§ STORED ROWS:
(begin)

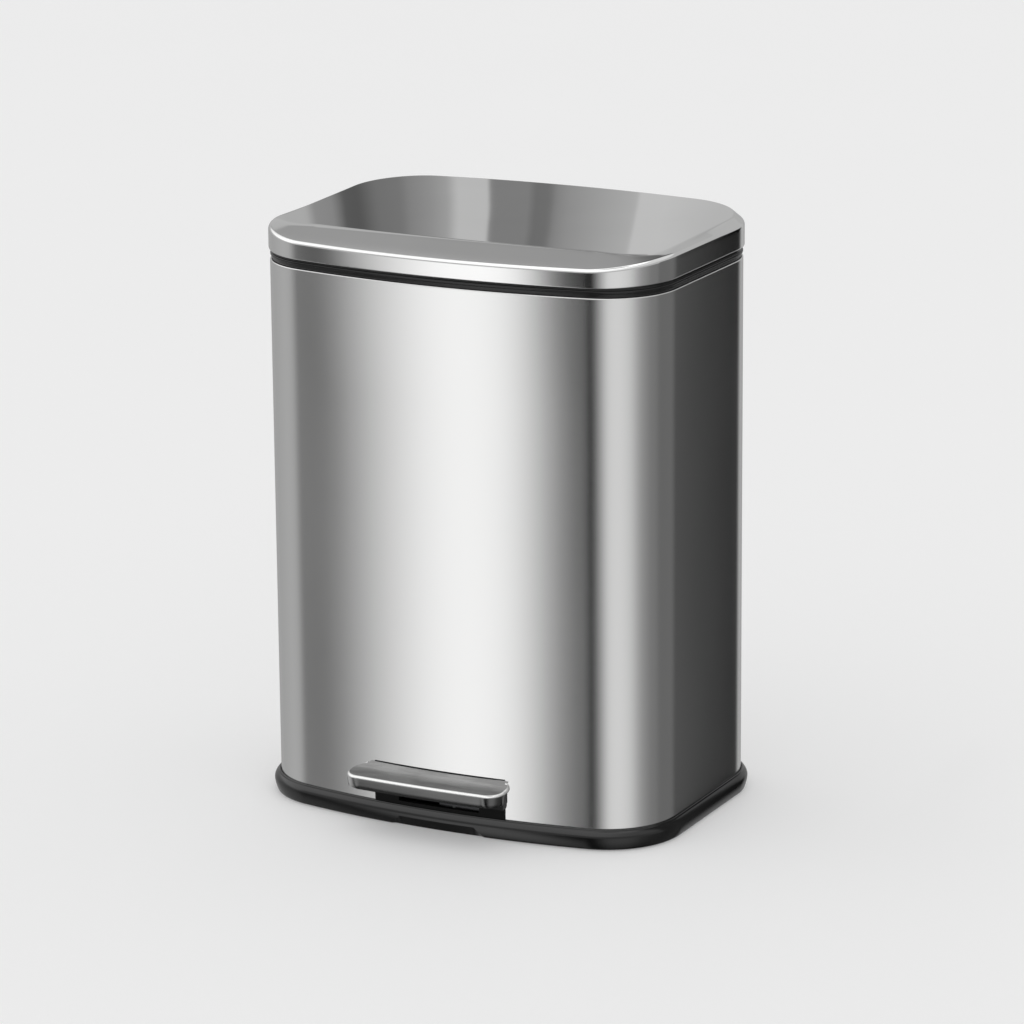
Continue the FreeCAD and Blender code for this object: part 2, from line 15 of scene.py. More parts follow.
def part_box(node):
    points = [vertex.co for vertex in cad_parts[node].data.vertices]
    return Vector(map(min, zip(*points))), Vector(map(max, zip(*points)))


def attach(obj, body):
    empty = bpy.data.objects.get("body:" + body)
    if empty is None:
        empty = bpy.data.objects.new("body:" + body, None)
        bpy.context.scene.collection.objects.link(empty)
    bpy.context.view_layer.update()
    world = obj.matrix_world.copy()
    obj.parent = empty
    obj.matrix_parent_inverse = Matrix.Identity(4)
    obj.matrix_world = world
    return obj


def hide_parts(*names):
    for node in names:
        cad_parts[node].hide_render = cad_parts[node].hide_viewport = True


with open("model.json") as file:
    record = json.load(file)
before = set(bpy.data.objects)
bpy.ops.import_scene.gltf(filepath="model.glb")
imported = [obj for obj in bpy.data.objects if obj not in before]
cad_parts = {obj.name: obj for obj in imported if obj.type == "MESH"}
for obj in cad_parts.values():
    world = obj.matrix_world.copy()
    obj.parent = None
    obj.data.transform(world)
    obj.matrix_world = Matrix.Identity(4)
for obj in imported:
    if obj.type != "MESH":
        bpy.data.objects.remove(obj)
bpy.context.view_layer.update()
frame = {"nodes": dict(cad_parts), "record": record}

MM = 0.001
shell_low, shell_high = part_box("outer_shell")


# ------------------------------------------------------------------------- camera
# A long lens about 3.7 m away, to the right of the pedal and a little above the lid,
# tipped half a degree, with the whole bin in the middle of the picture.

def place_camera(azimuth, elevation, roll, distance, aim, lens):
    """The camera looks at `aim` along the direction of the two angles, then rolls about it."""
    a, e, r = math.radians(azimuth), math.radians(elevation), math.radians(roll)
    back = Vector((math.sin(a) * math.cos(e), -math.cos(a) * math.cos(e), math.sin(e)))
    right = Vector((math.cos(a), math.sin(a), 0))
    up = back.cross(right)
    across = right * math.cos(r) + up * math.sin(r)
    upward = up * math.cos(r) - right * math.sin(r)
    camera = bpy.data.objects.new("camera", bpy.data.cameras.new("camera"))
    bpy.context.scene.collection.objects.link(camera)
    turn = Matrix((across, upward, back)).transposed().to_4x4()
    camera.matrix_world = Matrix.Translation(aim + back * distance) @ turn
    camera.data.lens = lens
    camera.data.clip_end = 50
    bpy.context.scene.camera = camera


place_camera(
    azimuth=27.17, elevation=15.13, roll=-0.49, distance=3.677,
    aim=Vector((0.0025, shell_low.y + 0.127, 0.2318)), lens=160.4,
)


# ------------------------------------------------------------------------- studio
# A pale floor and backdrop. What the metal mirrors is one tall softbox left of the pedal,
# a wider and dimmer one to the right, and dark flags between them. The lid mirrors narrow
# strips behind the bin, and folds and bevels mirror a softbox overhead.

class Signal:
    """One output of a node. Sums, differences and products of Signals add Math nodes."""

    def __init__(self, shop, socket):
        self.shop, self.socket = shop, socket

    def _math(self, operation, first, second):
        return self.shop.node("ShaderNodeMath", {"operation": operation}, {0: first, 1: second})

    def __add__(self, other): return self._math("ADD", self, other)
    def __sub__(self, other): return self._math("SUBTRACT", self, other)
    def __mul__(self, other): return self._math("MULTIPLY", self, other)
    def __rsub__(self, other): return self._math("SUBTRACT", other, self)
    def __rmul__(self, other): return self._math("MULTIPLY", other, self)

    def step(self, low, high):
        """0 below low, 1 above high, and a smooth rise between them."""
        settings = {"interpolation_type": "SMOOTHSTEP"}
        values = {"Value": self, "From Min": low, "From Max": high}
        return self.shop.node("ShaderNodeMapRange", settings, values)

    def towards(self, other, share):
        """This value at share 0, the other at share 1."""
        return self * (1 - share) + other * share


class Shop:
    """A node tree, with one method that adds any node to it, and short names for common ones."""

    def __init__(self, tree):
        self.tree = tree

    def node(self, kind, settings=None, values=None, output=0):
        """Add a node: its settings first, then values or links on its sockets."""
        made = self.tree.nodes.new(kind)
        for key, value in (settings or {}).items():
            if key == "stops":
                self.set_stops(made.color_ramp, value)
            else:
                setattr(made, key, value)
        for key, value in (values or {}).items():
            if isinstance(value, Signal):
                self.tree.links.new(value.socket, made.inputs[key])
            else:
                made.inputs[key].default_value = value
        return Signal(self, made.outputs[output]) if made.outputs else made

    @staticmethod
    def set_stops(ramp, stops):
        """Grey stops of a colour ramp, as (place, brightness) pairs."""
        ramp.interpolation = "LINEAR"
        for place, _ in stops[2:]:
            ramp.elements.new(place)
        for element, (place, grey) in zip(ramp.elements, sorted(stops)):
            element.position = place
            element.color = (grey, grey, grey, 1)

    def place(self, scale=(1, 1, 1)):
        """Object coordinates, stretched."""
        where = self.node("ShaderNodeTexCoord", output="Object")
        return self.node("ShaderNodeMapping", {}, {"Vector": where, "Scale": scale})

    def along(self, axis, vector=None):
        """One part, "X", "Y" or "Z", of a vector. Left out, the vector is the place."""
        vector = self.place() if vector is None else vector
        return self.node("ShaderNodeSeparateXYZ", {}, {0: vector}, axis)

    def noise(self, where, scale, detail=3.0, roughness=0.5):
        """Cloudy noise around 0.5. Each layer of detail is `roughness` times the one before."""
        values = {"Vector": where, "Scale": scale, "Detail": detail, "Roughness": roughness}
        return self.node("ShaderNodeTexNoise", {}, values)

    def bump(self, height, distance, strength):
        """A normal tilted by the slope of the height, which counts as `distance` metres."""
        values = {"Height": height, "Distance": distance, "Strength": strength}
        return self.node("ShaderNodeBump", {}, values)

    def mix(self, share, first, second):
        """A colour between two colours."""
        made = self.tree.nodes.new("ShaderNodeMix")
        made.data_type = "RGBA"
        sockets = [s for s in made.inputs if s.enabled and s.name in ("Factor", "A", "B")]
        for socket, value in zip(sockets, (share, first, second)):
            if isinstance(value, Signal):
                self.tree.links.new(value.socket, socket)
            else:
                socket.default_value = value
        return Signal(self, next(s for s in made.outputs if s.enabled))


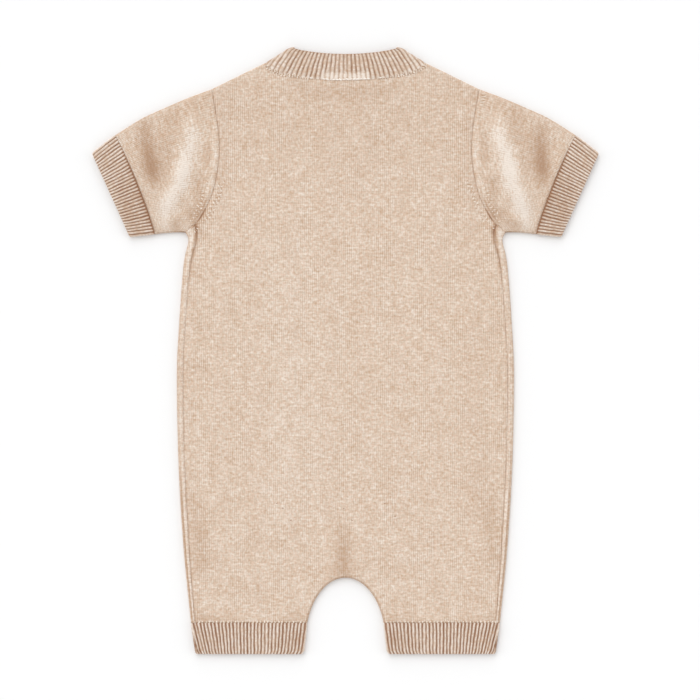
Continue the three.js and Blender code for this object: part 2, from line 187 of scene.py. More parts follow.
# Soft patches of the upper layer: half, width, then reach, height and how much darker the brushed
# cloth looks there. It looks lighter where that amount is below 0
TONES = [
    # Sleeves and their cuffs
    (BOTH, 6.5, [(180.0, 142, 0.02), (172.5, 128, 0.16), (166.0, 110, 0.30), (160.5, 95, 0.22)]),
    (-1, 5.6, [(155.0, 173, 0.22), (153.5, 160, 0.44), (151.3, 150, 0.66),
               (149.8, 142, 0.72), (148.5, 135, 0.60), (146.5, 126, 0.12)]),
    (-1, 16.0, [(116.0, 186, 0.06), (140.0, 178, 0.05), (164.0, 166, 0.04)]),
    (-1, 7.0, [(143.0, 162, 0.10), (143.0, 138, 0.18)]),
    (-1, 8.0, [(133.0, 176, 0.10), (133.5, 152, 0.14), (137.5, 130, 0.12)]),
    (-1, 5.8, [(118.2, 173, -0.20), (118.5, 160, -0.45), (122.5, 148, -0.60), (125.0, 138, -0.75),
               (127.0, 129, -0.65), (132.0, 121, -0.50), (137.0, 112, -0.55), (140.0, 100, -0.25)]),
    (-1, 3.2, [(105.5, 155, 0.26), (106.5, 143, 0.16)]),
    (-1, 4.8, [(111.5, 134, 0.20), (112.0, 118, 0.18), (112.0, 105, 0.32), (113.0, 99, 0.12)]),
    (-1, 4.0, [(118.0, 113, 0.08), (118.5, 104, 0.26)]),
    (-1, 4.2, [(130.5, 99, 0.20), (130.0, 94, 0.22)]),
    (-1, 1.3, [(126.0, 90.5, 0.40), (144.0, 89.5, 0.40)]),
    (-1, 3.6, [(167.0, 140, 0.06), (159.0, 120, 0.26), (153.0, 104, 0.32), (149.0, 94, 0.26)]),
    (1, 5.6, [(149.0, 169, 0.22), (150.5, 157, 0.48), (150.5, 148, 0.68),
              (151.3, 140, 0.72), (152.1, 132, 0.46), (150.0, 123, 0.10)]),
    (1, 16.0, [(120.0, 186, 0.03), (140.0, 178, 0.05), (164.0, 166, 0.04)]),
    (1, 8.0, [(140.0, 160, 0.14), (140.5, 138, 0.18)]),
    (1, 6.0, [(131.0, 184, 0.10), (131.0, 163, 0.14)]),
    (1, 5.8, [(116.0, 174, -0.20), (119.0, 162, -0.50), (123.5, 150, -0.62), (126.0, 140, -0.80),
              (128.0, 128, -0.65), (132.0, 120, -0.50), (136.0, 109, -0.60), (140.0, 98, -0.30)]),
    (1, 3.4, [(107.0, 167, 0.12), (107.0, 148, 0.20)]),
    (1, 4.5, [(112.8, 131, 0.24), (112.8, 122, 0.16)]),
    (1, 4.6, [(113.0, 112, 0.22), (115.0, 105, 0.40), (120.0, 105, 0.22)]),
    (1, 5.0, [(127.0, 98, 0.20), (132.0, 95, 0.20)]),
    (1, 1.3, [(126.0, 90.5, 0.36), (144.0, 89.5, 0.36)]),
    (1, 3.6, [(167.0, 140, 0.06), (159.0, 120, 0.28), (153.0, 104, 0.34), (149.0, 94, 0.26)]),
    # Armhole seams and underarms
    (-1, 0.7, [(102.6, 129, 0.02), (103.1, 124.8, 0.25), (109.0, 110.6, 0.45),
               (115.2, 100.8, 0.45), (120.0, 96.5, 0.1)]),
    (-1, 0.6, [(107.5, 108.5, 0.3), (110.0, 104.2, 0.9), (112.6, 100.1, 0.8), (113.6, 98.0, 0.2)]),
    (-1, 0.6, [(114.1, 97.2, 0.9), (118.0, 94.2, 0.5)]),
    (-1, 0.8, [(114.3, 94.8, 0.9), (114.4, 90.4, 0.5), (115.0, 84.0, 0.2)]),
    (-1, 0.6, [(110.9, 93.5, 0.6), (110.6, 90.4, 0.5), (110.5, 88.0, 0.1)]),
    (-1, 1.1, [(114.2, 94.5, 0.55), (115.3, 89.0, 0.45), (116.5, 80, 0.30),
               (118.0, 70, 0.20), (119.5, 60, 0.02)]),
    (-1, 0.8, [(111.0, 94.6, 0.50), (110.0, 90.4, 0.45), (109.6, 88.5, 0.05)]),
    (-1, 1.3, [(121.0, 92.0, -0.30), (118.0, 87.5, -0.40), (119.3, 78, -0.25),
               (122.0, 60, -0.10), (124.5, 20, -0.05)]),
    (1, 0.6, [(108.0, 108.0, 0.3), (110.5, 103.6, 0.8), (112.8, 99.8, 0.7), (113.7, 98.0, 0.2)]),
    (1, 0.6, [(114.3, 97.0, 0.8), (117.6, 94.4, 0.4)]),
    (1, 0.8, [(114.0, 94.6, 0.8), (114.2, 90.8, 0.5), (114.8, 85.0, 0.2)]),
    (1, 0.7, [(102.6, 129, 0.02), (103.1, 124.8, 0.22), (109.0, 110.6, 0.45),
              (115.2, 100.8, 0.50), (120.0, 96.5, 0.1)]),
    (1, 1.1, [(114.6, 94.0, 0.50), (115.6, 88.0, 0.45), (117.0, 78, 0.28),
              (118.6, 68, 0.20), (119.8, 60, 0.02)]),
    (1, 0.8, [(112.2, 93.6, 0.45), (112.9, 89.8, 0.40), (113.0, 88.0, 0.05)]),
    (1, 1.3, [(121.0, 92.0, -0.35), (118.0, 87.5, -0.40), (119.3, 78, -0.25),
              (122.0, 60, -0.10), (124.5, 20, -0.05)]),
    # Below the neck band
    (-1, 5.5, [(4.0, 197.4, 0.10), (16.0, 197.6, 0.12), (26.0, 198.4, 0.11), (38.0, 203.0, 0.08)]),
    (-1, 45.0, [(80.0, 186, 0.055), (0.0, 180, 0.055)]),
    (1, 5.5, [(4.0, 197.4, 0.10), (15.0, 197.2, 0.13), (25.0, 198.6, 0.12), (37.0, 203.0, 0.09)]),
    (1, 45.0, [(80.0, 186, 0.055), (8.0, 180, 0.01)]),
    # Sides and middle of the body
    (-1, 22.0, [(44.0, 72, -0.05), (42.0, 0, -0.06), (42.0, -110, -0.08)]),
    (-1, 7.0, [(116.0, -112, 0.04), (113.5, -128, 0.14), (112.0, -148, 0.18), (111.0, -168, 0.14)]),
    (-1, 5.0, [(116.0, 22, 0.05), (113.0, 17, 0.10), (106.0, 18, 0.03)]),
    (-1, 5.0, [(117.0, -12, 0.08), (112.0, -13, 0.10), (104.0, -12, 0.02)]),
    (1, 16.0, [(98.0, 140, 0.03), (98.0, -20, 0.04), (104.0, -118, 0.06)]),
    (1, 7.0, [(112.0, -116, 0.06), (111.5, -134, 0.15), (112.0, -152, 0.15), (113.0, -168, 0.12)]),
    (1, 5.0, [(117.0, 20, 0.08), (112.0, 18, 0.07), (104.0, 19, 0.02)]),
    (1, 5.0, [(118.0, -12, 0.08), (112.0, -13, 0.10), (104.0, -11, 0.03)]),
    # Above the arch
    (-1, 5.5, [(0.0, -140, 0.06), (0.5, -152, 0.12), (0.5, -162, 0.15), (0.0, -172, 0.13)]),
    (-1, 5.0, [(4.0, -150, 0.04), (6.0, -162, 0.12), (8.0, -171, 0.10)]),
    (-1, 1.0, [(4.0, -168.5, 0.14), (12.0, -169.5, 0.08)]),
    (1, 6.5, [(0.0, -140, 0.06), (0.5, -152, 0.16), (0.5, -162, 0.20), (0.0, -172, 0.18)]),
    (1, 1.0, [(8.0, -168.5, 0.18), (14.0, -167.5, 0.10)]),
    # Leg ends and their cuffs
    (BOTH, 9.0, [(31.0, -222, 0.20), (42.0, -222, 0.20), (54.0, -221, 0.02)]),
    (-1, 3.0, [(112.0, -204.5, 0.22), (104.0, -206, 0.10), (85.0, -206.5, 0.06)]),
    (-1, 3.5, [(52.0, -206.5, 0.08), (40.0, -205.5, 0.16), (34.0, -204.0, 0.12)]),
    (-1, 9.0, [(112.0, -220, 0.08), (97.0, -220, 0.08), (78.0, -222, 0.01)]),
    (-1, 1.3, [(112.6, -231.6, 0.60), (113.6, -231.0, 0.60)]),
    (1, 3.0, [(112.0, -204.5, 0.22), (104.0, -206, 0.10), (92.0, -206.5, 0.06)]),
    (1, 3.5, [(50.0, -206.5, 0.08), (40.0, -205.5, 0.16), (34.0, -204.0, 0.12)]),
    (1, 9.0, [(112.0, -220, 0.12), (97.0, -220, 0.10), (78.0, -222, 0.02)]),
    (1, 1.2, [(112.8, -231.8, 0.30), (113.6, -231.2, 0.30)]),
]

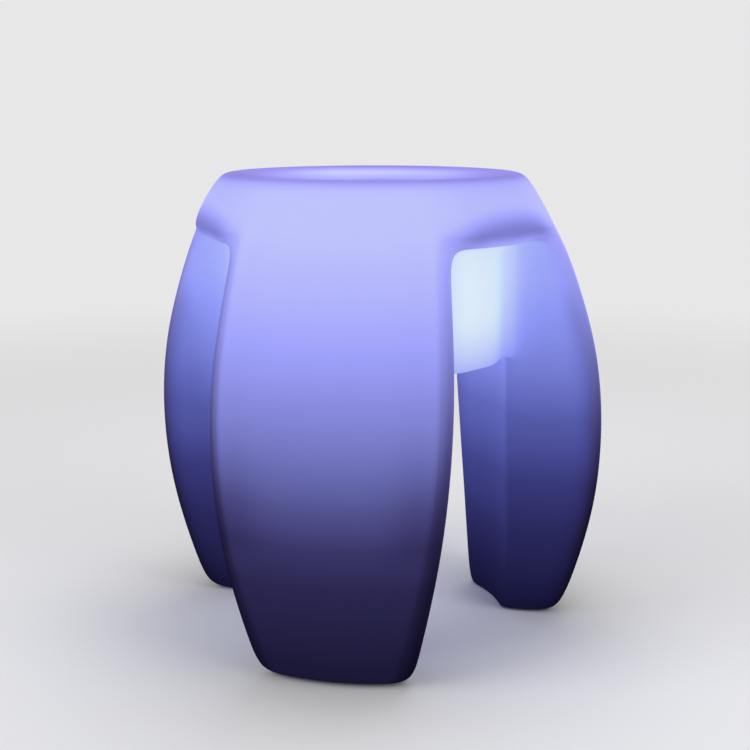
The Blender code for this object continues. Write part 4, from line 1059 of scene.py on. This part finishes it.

(end)

§ WHAT IS ASKED:
Output exactly the leading lines of the data, up to and including the line marked by "for node in".

§ EXERCISE RESULT:
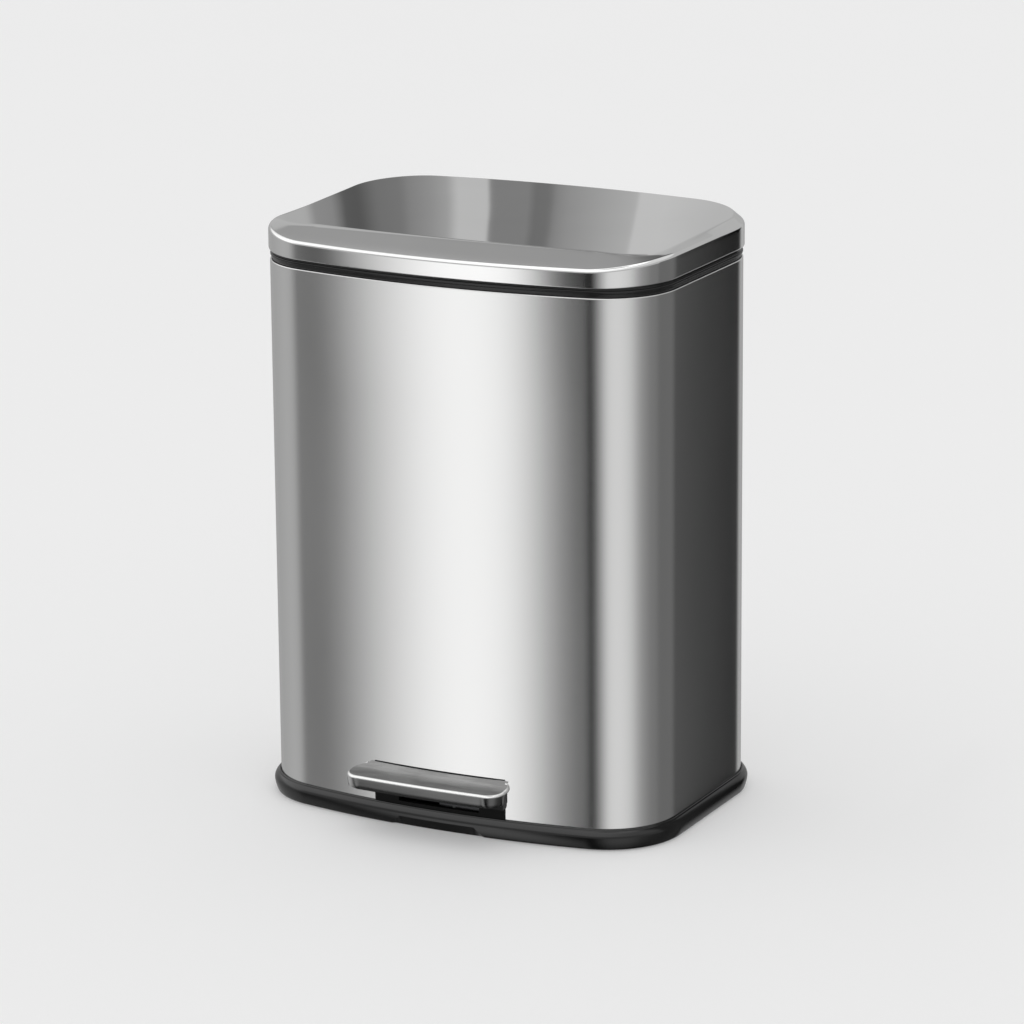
Continue the FreeCAD and Blender code for this object: part 2, from line 15 of scene.py. More parts follow.
def part_box(node):
    points = [vertex.co for vertex in cad_parts[node].data.vertices]
    return Vector(map(min, zip(*points))), Vector(map(max, zip(*points)))


def attach(obj, body):
    empty = bpy.data.objects.get("body:" + body)
    if empty is None:
        empty = bpy.data.objects.new("body:" + body, None)
        bpy.context.scene.collection.objects.link(empty)
    bpy.context.view_layer.update()
    world = obj.matrix_world.copy()
    obj.parent = empty
    obj.matrix_parent_inverse = Matrix.Identity(4)
    obj.matrix_world = world
    return obj


def hide_parts(*names):
    for node in names:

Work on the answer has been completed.